Outside the conference doors, alarms were sounding with news from Wall Street. In the days that followed, government and media response to the financial crisis showed just how intractable this belief had become. No one spoke of the value of a slowdown, only that it could lead to total collapse.

Rees linked economic activity with atmospheric levels of CO2; historically more growth equals more emissions. But instead of reversing the trend, we are placating ourselves with talk of energy efficiency and platinum-rated buildings.

"It is a confusion of ideas to suppose that the economical use of fuel is equivalent to diminished consumption. The very contrary is the truth." (Jevons, William Stanley; The Coal Question, 2nd Edition; London: Macmillan and Co.; 1866)

At SB08, almost everyone you spoke with agreed that the situation was dire, more so than had been thought in Tokyo at SB05. No, we are not moving fast enough to reverse the trend. Yes, all this talk of energy efficiency led by a market economy might be lulling us into believing that we are actually reducing consumption. Yet speakers at subsequent sessions talked about business models and corporate social responsibility—buzzwords of market-led transformation.

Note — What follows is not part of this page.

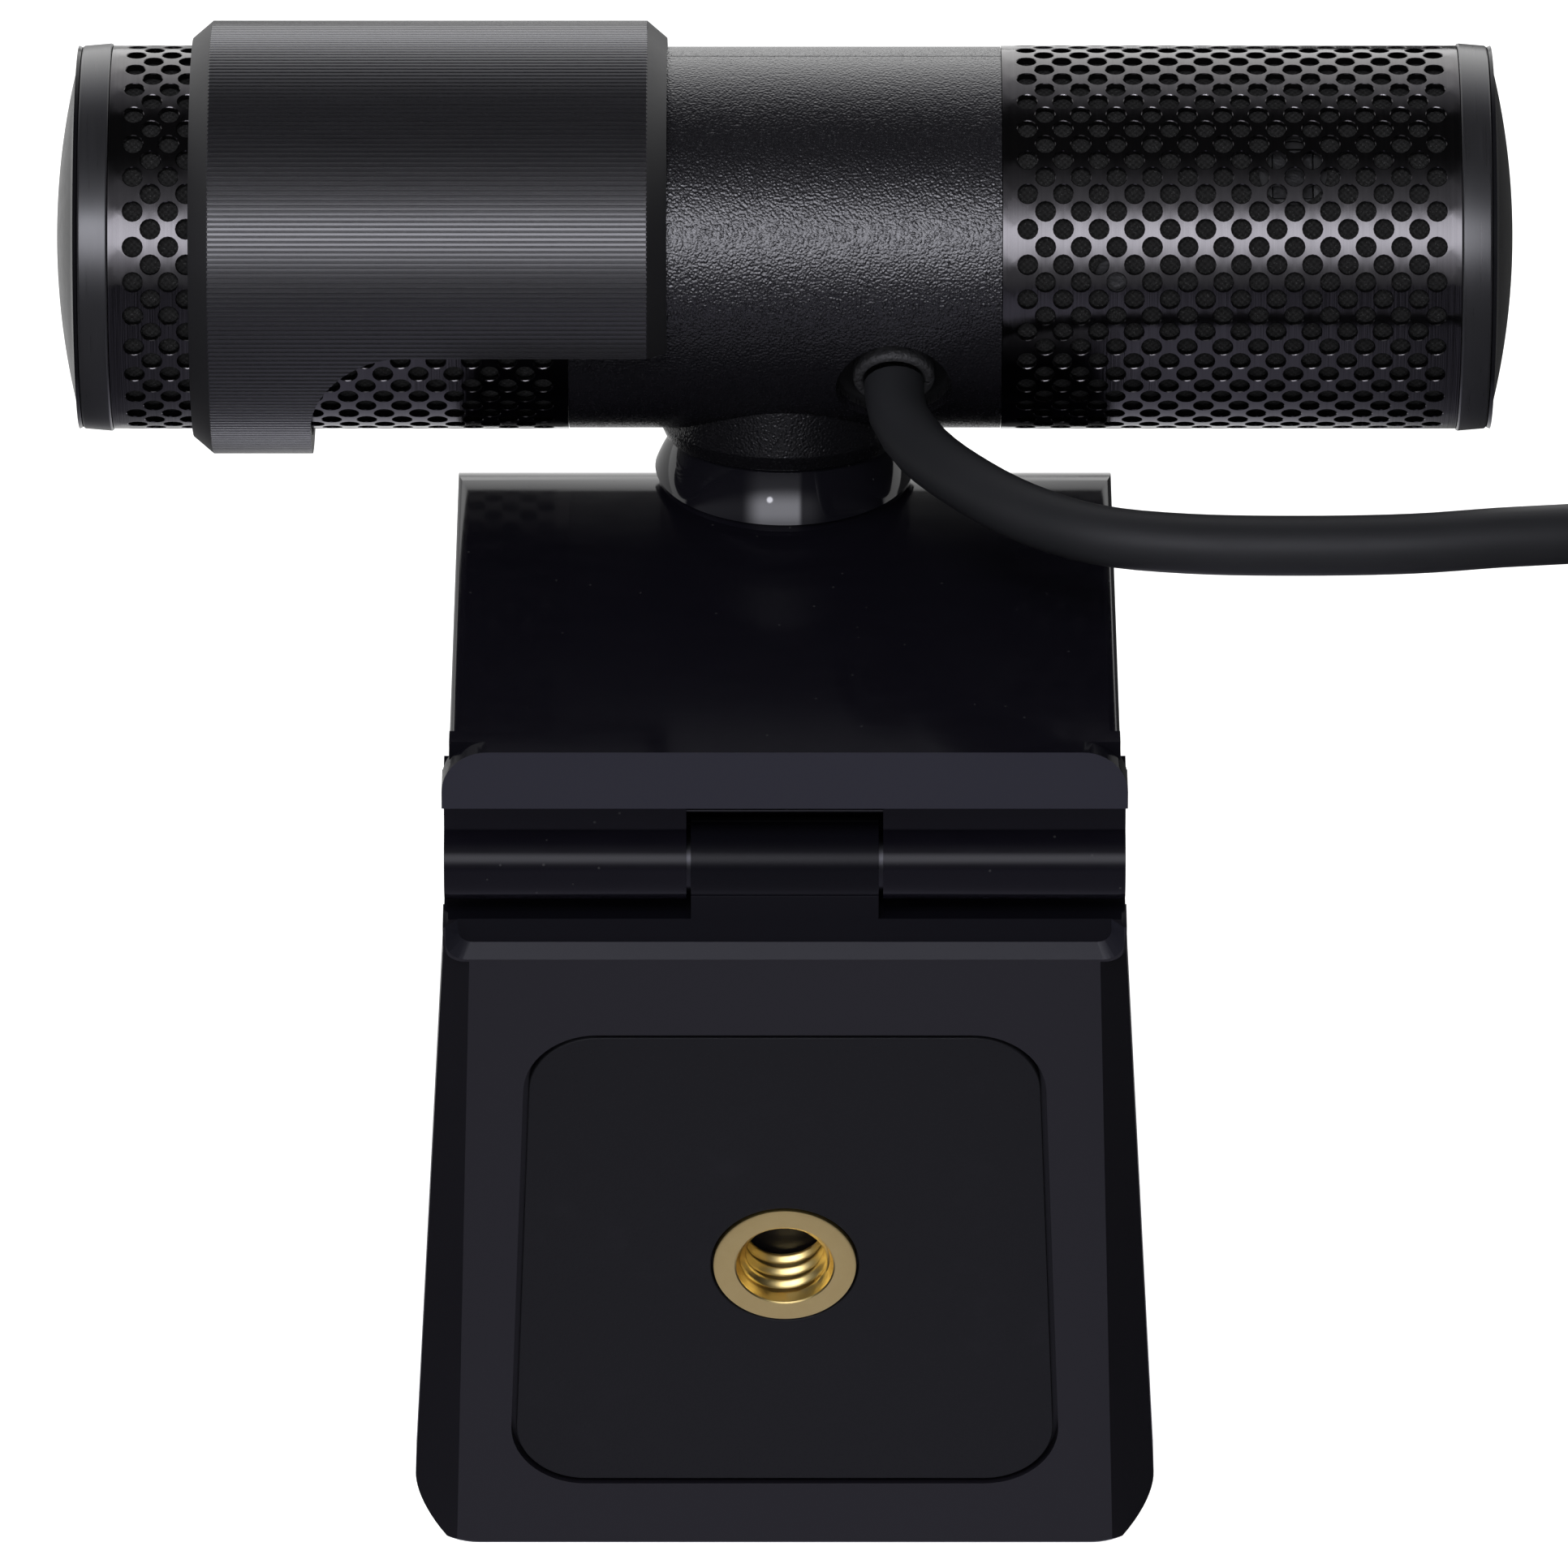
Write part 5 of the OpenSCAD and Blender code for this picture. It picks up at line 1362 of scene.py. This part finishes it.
# %% Bracket, leg and pads
for node, name, finish, slot, body, width, shape in (
        ("top_bracket", "bracket_plate", plate_black, "piano_black", "bracket", 0.15,
         shape_bracket),
        ("leg_shell", "leg_panel", clip_black, "clip_black", "leg", 0.12, shape_leg),
        ("leg_inner_cover", "leg_cover", cover_black, "cover_black", "leg", 0.2, None),
        ("leg_grip_pad", "grip_pad", pad_rubber, "pad_rubber", "leg", 0.2, None),
        ("tripod_pad", "rear_pad", pad_rubber, "pad_rubber", "leg", 0.1, None),
        ("rest_pad", "monitor_pad", pad_rubber, "pad_rubber", "bracket", 0.2, None),
        ("lip_pad", "lip_wedge", pad_rubber, "pad_rubber", "bracket", 0.2, None)):
    piece = done(refined(node, width, name, shape), finish, body, slot, node)
    if name == "bracket_plate":
        # Painted light: the flange's rear face gets a lighter, bluish satin copy of the black, for
        # the light that it catches.
        second_material(piece, flange_black, Matrix(),
                      lambda p: p.y < REAR_Y + 0.2 and -1.1 < p.z < PLATE_TOP)
        # Painted shade: the plate's corners behind the flange's rounded corners get the darker
        # black, which hides their reflection.
        second_material(piece, bay_black, Matrix(),
                      lambda p: REAR_Y + 0.2 < p.y < REAR_Y + 3.1 and
                      abs(p.x) > FLANGE_HALF - FLANGE_CORNER and 0.1 < p.z < PLATE_TOP - 0.01)
    if name == "leg_panel":
        # Painted light: the sloping rim round the bay gets a lighter copy of the satin black.
        second_material(piece, rim_black, LEG,
                      lambda p: -BAY_END < p.z and LEG_BACK + 0.05 < p.y < LEG_BACK + BAY_DEPTH)
        # Painted shade: the middle knuckle and the bay's floor get a darker black, for the shade
        # in the recess.
        second_material(piece, bay_black, LEG,
                      lambda p: p.z > -BAY_TOP or (p.z > -BAY_END + BAY_DEPTH and
                                                   abs(p.y - LEG_BACK - BAY_DEPTH) < 0.03))

# %% [markdown]
# ## Brass thread insert
# A 1/4-20 insert has a flat flange, a countersunk mouth and a real helical thread. The thread's
# wall is one sheared grid: each row of vertices climbs by one pitch per turn, so the ridge lies
# exactly on the rows, and the ends are clamped to the bore's ends.

# %% Insert
THREAD_R, THREAD_DEPTH, THREAD_PITCH = 2.6, 0.42, 1.27
INSERT_T, FLANGE_R, BODY_R = 4.5, 4.85, 4.1
THREAD_SIDES, ROWS_PER_TURN = 96, 16
FACE = LEG @ Matrix.Translation((0, LEG_BACK * MM, -INSERT_DOWN))
mouth = 0.62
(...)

There was one particularly interesting juxtaposition: at one session, via satellite feed, we were told that a landmark building code is now legislation in California (Rosario Marin, Chair of the Green Team in Governor Schwarzenegger's cabinet) and then, minutes later, that energy efficiency is the "defining feature" of sustainability by a developer on the US east coast (Douglas Dunst, New York).

The question, in coming years, will be if there will be a convergence of the two streams. Will the business case give way to a legislative one, or will a hybrid model emerge? Will we outlaw energy inefficient equipment and practices as we did once with CFC-emitting products to combat ozone depletion?

In the closing session of SB08, Finish architect Kaarin Taipale posed this vision "that (in 10 years) most gadgets like dryers or air-conditioners will be forbidden, like smoking, in developed countries. And zero construction will be the rule, not the exception."

The notion of outlawing 'gadgets' is not as radical as it sounds. In 2007, Australia announced a three-year phase-out of incandescent light bulbs which will reduce the country's greenhouse gas emissions by 4 million tonnes by 2012.

The risk of relying on the market to do the right thing is prevalence of consumer habits. We are so used to having our needs met, and our desire for 'more' pandered to, that we don't know any other reality.

An exhibition on the Art Deco movement—at the National Gallery of Victoria, several stops from SB08 venue—was an ironic counterpoint to conference; it explained the roots of desire and consumption. Art Deco had its beginnings in the industrial era when mass production needed an answer in mass consumption. Craftsmen sought to stimulate 'desire' in the buying public by applying decoration to everyday objects that were mass produced by industrial processes (this was an alternative to the more serious Bauhaus movement). This spiral of production and consumption soon differentiated First World from Third.

It is a pity that SB08 did not showcase much of what is happening in developing worlds. Absent from the proceedings were lessons learnt from small, community-based projects in countries like Brazil, India, Indonesia, etc. If new paradigms are to emerge, these projects must be showcased and their authors given airtime, even if it means somehow subsidising their travel costs to conference venue.

All said, SB08 was a success by most measures. There were over 2,000 delegates, over 350 papers and 185 posters. The discussions were lively; plenary sessions in particular were thought-provoking. This will be remembered as the SB at which the ground shifted, with a call for a fundamental rethink of where we are, where we are going, and if the path we are on is getting us there fast enough.